What many are missing with regard to the mortgage REIT operating environment is that the removal of the Fed will improve pricing for the buyers of mortgage-backed securities. An improved economy, which is the purported reason for Fed tapering, should also add supply to the mortgage market. With these high-yielding stocks having already taken a significant hit to their valuations, opportunity for extraordinary capital appreciation upside may now avail.
Of course, all this depends on interest rates settling and potentially even easing from recent levels, and on economic improvement and ongoing housing growth. Some of these assumptions are certainly in question and depend greatly on capital flows, interest rates and global economic recovery. However, the latest economic data, analyzed in a recent post at my blog, seems to show signs of just that. The dividend yields of NLY and AGNC at 14.2% and 19.2%, respectively, are thought to represent dividends that may dwindle. However, if rates subside after the news of what I expect will be a modest start to tapering, it may be that the share prices of the two securities recover instead.

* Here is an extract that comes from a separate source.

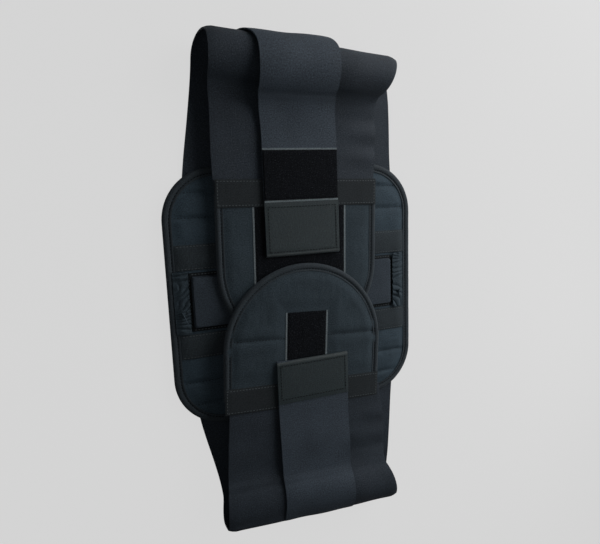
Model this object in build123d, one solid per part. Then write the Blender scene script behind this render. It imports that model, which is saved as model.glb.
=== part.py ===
from build123d import *
import math
import os

# A lumbar support belt lying on its back panel, closed as a flattened loop.
# X is the height of the belt, Y runs along the belt, Z is up from the table.
# +Y is the left side, whose front panel is tucked under the right one.
# All sizes are in millimetres.

# back panel
back_height = 262.0
back_width = 250.0
back_corner = 50.0
outer_back_height = 222.0
fabric_t = 1.0
back_foam_t = 2.6
carrier_t = 2.6
cover_t = 1.2

# edge binding, a folded tape that wraps a sandwich of fabric and foam
binding_w = 12.0
binding_t = 0.8

# stays and the tapes sewn over the two inner ones
stay_w = 12.5
stay_t = 1.2
stay_len = 204.0
stay_clearance = 0.2
inner_stay_y = 42.5
outer_stay_inset = 10.5
stay_tape_w = 25.0

# lumbar pad
pad_height = 216.0
pad_width = 60.0
pad_t = 5.6
pad_crown = 3.0
pad_cover_t = 1.2
gather_t = 2.6
gather_valley = 1.4
gather_pleats = 8

# elastic side bands
elastic_t = 2.0
elastic_lap = 24.0
side_run = 89.5
fold_radius = 20.0
fold_bend = 16.0
left_front_run = 82.0
right_front_run = 81.0

# pull straps
strap_w = 76.0
strap_t = 1.8
tab_len = 52.0
tab_t = 1.0
left_patch_len = 50.0
left_patch_t = 1.2
left_plain_len = 5.0
right_tab_len = 43.5
right_plain_len = 4.0
right_peel_gap = 10.0
strap_to_dome = 8.0

# front panels
front_width = 168.0
front_foam_t = 2.3
left_reach = 57.0
right_reach = 30.0
seam_tape_w = 26.0
seam_tape_t = 1.0
seam_tape_inset = 1.0
loop_t = 1.0
hook_t = 0.8
hook_inset = 3.0
left_loop_w = 97.0
left_loop_len = 112.0
right_loop_w = 45.0
right_loop_len = 71.0
right_hook_len = 75.0

# gaps between faces that part when the belt is opened
panel_gap = 0.6
grip_gap = 0.3

# heights of the stack, from the table up
elastic_low = strap_t
elastic_mid = elastic_low + elastic_t / 2
backing_low = elastic_low + elastic_t
foam_low = backing_low + fabric_t
lining_low = foam_low + back_foam_t
back_top = lining_low + fabric_t
pad_top = back_top + pad_t
left_low = pad_top + panel_gap
front_t = fabric_t + front_foam_t + cover_t
left_top = left_low + front_t
left_loop_top = left_top + loop_t
right_low = left_loop_top + grip_gap + hook_t
right_top = right_low + front_t
right_loop_top = right_top + loop_t

# places along the belt
panel_end = back_width / 2
outer_end = panel_end - elastic_lap
fold_y = panel_end + side_run
fold_z = elastic_mid + fold_radius


def slab(outline, low, high):
    """Lift a flat outline to the given height and give it its thickness."""
    return Pos(0, 0, low) * extrude(outline, amount=high - low)


def block(half_x, y0, y1, low, high):
    """A flat strip centred on X = 0."""
    return slab(Pos(0, (y0 + y1) / 2) * Rectangle(2 * half_x, abs(y1 - y0)), low, high)


def back_outline(inset):
    """The rounded back panel, drawn in by an inset."""
    return RectangleRounded(back_height - 2 * inset, back_width - 2 * inset, back_corner - inset)


def dome_outline(tip, seam, inset):
    """A front panel: straight sides from the seam, then a half round end."""
    r = front_width / 2 - inset
    centre = tip + front_width / 2
    sides = [Line((r, seam), (r, centre)), Line((-r, centre), (-r, seam))]
    ends = [CenterArc((0, centre), r, 0, -180), Line((-r, seam), (r, seam))]
    return make_face(sides + ends)


def bound_panel(outline, low, skin_below, skin_above, high):
    """Two skins and a foam, pinched into a folded binding at the rim."""
    web = outline(binding_t)
    inner = outline(binding_w)
    shell = slab(outline(0), low, high) - slab(inner, low, high)
    binding = shell - slab(web, low + binding_t, high - binding_t)
    below = slab(inner, low, low + binding_t) + slab(web, low + binding_t, low + skin_below)
    above = slab(web, high - skin_above, high - binding_t) + slab(inner, high - binding_t, high)
    foam = slab(web, low + skin_below, high - skin_above)
    return below, foam, above, binding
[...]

In conclusion, Bank of America, Citigroup, Toll Brothers, Annaly Capital and American Capital Agency have endured criticism recently and experienced price decline. It's the result of announced Fed tapering and interest rate rise. I believe that when the market sees that the Fed tapering will be moderate and tiered, interest rates will reverse course. The latest data seems to indicate that investor concern might also be appeased by moderate economic strengthening. If interest rates have overcompensated for the removal of Fed tapering and the real estate market can stand on its own supports, then these five real estate relative stocks stand to recover lost ground. Thus, I believe now is a fine time to add BAC, C, TOL, NLY and AGNC to portfolios.